"""

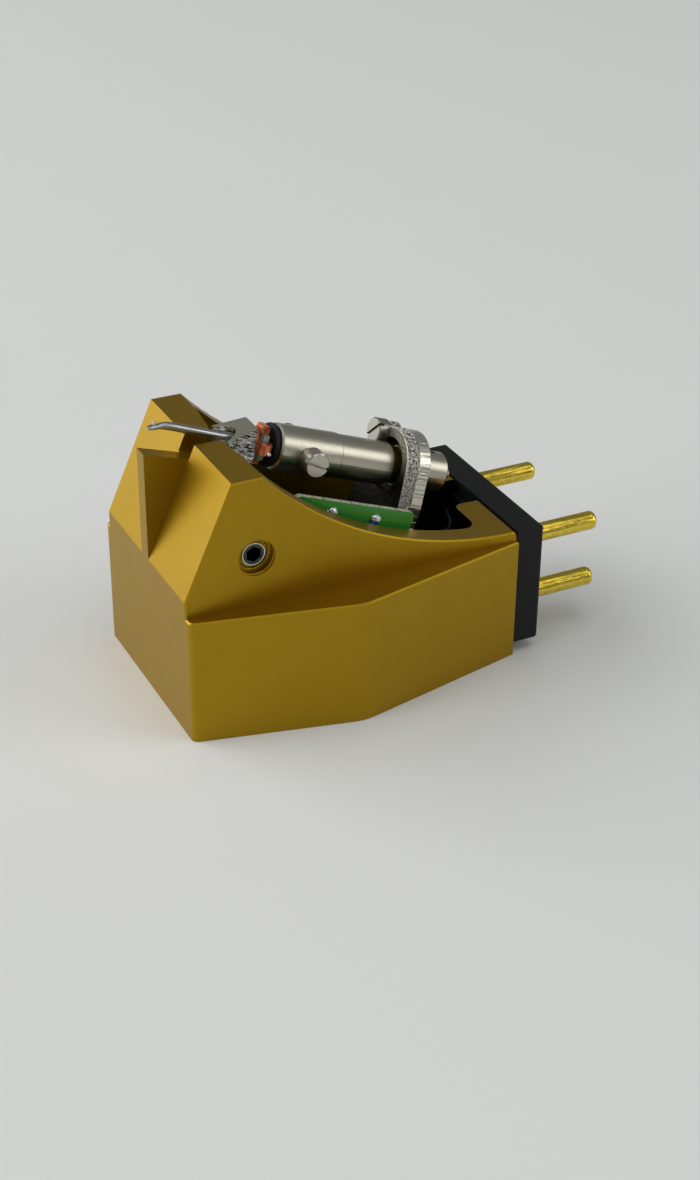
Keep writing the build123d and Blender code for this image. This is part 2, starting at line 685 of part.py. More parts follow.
# Rear core, a stepped rod through the bracket with its plug inside the rear sleeve
with BuildPart() as core:
    with BuildSketch(across(CORE_END)):
        Circle(CORE_DIAMETER / 2)
    extrude(amount=CORE_END - BRACKET_START - BRACKET_RECESS)
    chamfer(core.edges().filter_by(GeomType.CIRCLE).sort_by(Axis.Y)[-1], RIM_LIP)
    with BuildSketch(across(BRACKET_START + BRACKET_RECESS)):
        Circle(SLEEVE_BORE / 2 - SCREW_FIT)
    extrude(amount=CORE_PLUG)
    with BuildSketch(across(CORE_END)):
        Circle(WIRE_BORE / 2)
    extrude(amount=CORE_END, mode=Mode.SUBTRACT)
    hole_mouth = on_axis(CORE_END - CROSS_HOLE_INSET, up=CORE_DIAMETER / 2)
    with Locations(Plane(origin=hole_mouth, z_dir=(0, AXIS_SIN, AXIS_COS))):
        Hole(CROSS_HOLE / 2, CORE_DIAMETER / 3)
save(core.part, "rear_core")

# Copper anchor that holds the tie wire behind the core
with BuildPart() as anchor:
    with BuildSketch(across(CORE_END + ANCHOR_LENGTH)):
        Circle(ANCHOR_TIP_DIAMETER / 2)
    with BuildSketch(across(CORE_END)):
        Circle(ANCHOR_DIAMETER / 2)
    loft()
    with BuildSketch(across(CORE_END + ANCHOR_LENGTH)):
        Circle(WIRE_DIAMETER / 2)
    extrude(amount=ANCHOR_LENGTH, mode=Mode.SUBTRACT)
save(anchor.part, "wire_anchor")

# Tie wire from the anchor through the core and the damper to the armature
with BuildPart() as tie_wire:
    with BuildSketch(across(CORE_END + ANCHOR_LENGTH)):
        Circle(WIRE_DIAMETER / 2)
    extrude(amount=CORE_END + ANCHOR_LENGTH - ARMATURE_MIDDLE - FORMER_THICKNESS / 2)
save(tie_wire.part, "tie_wire")

# Slotted screws: one each side of the front sleeve, one on the bracket's lug
screw_plane = beside(SCREW_SETBACK_ON_SLEEVE, SLEEVE_DIAMETER / 2)
sleeve_screw = cheese_head(screw_plane, HEAD_HEIGHT, SHANK_LENGTH, HEAD_SLOT_TURN)
save(sleeve_screw, "sleeve_screw_right")
save(mirror(sleeve_screw, about=Plane.YZ), "sleeve_screw_left")
lug_plane = across(BRACKET_START, -LUG_ACROSS, LUG_UP)
clamp_screw = cheese_head(lug_plane, CLAMP_HEAD_HEIGHT, LUG_THICKNESS, CLAMP_SLOT_TURN)
save(clamp_screw, "clamp_screw")

# Rubber damper in front of the sleeve
with BuildPart() as damper:
    with BuildSketch(across(-DAMPER_GAP)):
        Circle(DAMPER_DIAMETER / 2)
        Circle(DAMPER_BORE / 2, mode=Mode.SUBTRACT)
    extrude(amount=DAMPER_THICKNESS)
    rims = damper.edges().filter_by(GeomType.CIRCLE).sort_by(SortBy.RADIUS)[-2:]
    fillet(rims, RIM_LIP)
save(damper.part, "damper")

# Cantilever: a tube along the axis, bent level and flattened at its front end
kink_y = FRONT + KINK_SETBACK
tip_y = FRONT + TIP_SETBACK
kink_height = axis_height(kink_y) + KINK_RISE
with BuildPart() as cantilever:
    with BuildLine() as path:
        FilletPolyline(
            on_axis(ARMATURE_MIDDLE),
            (0, kink_y, kink_height),
            (0, tip_y, kink_height),
            radius=KINK_RADIUS,
        )
    with BuildSketch(Plane(origin=path.wire() @ 0, z_dir=path.wire() % 0)):
        Circle(CANTILEVER_DIAMETER / 2)
    sweep()
    for level in (-1, 1):
        with BuildSketch(Plane.XY.offset(kink_height + level * CANTILEVER_TIP_THICKNESS / 2)):
            with Locations((0, tip_y)):
                Rectangle(
                    CANTILEVER_DIAMETER, KINK_SETBACK - TIP_SETBACK,
                    align=(Align.CENTER, Align.MIN),
                )
        extrude(amount=level * CANTILEVER_DIAMETER, mode=Mode.SUBTRACT)
save(cantilever.part, "cantilever")

# Armature: a square former with two crossed coils wound over it
with BuildPart() as former:
    with BuildSketch(across(ARMATURE_MIDDLE + FORMER_THICKNESS / 2)):
        Rectangle(FORMER_WIDTH, FORMER_WIDTH)
        Circle(CANTILEVER_DIAMETER / 2, mode=Mode.SUBTRACT)
    extrude(amount=FORMER_THICKNESS)
    add(cantilever.part, mode=Mode.SUBTRACT)
save(former.part, "coil_former")

with BuildPart() as inner_coil:
    with BuildSketch(across(ARMATURE_MIDDLE + FORMER_THICKNESS / 2 + COIL_LAYER)):
        Rectangle(COIL_WIDTH, FORMER_WIDTH + 2 * COIL_BUILD)
        Circle(CANTILEVER_DIAMETER / 2, mode=Mode.SUBTRACT)
    extrude(amount=FORMER_THICKNESS + 2 * COIL_LAYER)
    add(former.part, mode=Mode.SUBTRACT)
    add(cantilever.part, mode=Mode.SUBTRACT)
save(inner_coil.part, "coil_right")

with BuildPart() as outer_coil:
    with BuildSketch(across(ARMATURE_MIDDLE + COIL_HALF)):
        Rectangle(FORMER_WIDTH + 2 * COIL_BUILD, COIL_WIDTH)
        Circle(CANTILEVER_DIAMETER / 2, mode=Mode.SUBTRACT)
    extrude(amount=2 * COIL_HALF)
    add(former.part, mode=Mode.SUBTRACT)
    add(cantilever.part, mode=Mode.SUBTRACT)
    add(inner_coil.part, mode=Mode.SUBTRACT)
save(outer_coil.part, "coil_left")

# Diamond stylus through the cantilever's front end
with BuildPart() as stylus:
    shank_base = Plane.XY.offset(kink_height + CANTILEVER_TIP_THICKNESS / 2)
    with BuildSketch(shank_base):
        with Locations((0, FRONT + STYLUS_SETBACK)):
            Rectangle(STYLUS_WIDTH, STYLUS_WIDTH)
    extrude(amount=STYLUS_HEIGHT - STYLUS_POINT)
    with BuildSketch(shank_base.offset(STYLUS_HEIGHT - STYLUS_POINT)):
        with Locations((0, FRONT + STYLUS_SETBACK)):
            Rectangle(STYLUS_WIDTH, STYLUS_WIDTH)
    with BuildSketch(shank_base.offset(STYLUS_HEIGHT)):
        with Locations((0, FRONT + STYLUS_SETBACK)):
            Rectangle(STYLUS_WIDTH / 6, STYLUS_WIDTH / 6)
    loft()
save(stylus.part, "stylus")

# Circuit board beside the generator, bonded to the bracket's ear
board_plane = beside(BOARD_START, BOARD_INNER)
with BuildPart() as board:
    with BuildSketch(board_plane):
        with Locations((BOARD_LENGTH / 2, -BOARD_DROP - BOARD_HEIGHT / 2)):
            RectangleRounded(BOARD_LENGTH, BOARD_HEIGHT, BOARD_CORNER)
    extrude(amount=BOARD_THICKNESS)
save(board.part, "circuit_board")

# Four leads from the board's joints, down behind it and through the channel to the pins
leads = {}
for name, points in LEAD_ROUTES.items():
    with BuildPart() as lead:
        with BuildLine() as route:
            FilletPolyline(*points, radius=bend_radii(points))
        with BuildSketch(Plane(origin=route.wire() @ 0, z_dir=route.wire() % 0)):
            Circle(LEAD_DIAMETER / 2)
        sweep()
    length = route.wire().length
    section = pi * (LEAD_DIAMETER / 2) ** 2
    radii = ", ".join(f"{radius:.2f}" for radius in bend_radii(points))
    share = lead.part.volume / section / length
    print(f"{name}: {length:.2f} mm long, volume over section times length {share:.4f}, radii {radii}")
    leads[name] = lead.part
    save(lead.part, name)

# Solder joints, one dome round the start of each lead
with BuildPart() as solder:
    for points in LEAD_ROUTES.values():
        joint = (BOARD_OUTER, points[0][1], points[0][2])
        with BuildSketch(Plane(origin=joint, x_dir=(0, 1, 0), z_dir=(0, 0, -1))):
            with BuildLine():
                Line((0, 0), (SOLDER_RADIUS, 0))
                EllipticalCenterArc((0, 0), SOLDER_RADIUS, SOLDER_HEIGHT, 0, arc_size=90)
                Line((0, SOLDER_HEIGHT), (0, 0))
            make_face()
        revolve(axis=Axis(joint, (1, 0, 0)))
    for lead_part in leads.values():
        add(lead_part, mode=Mode.SUBTRACT)
save(solder.part, "solder_joints")
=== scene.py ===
import json
from math import cos, degrees, pi, radians, sin

import bmesh
import bpy
from mathutils import Matrix, Vector


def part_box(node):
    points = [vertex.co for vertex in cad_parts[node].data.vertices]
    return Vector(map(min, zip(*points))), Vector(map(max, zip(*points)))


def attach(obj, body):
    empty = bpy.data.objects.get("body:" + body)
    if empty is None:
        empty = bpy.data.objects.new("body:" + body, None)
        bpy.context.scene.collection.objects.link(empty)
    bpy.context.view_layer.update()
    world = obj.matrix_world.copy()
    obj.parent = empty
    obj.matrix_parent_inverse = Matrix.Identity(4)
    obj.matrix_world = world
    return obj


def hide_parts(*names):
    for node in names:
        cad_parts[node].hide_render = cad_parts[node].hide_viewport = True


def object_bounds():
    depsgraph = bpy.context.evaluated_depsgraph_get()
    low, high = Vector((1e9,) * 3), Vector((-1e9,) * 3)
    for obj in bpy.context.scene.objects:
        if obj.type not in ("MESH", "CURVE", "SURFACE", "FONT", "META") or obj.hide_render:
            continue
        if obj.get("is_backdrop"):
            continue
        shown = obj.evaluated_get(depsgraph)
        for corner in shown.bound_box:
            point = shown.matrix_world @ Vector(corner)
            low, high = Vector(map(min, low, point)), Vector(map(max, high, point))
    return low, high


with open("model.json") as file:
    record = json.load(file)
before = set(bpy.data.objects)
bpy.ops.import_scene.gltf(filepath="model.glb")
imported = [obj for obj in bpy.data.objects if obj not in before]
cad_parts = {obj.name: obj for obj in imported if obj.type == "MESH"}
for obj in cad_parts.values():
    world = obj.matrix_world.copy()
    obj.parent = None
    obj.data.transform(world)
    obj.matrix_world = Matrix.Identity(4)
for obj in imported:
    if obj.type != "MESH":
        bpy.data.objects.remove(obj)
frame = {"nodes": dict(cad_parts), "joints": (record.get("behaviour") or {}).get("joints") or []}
cad_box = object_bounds()
MM = 0.001
size_mm = [(high - low) / MM for low, high in zip(*cad_box)]
print("solids:", len(frame["nodes"]), " size in mm:", [round(value, 2) for value in size_mm])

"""

From the line containing "before = set(bpy.data.objects)" down to the line containing "bpy.data.objects.remove(obj)" in the material above, reproduce every line exactly, including the two end lines.

> [Exercise response]:
before = set(bpy.data.objects)
bpy.ops.import_scene.gltf(filepath="model.glb")
imported = [obj for obj in bpy.data.objects if obj not in before]
cad_parts = {obj.name: obj for obj in imported if obj.type == "MESH"}
for obj in cad_parts.values():
    world = obj.matrix_world.copy()
    obj.parent = None
    obj.data.transform(world)
    obj.matrix_world = Matrix.Identity(4)
for obj in imported:
    if obj.type != "MESH":
        bpy.data.objects.remove(obj)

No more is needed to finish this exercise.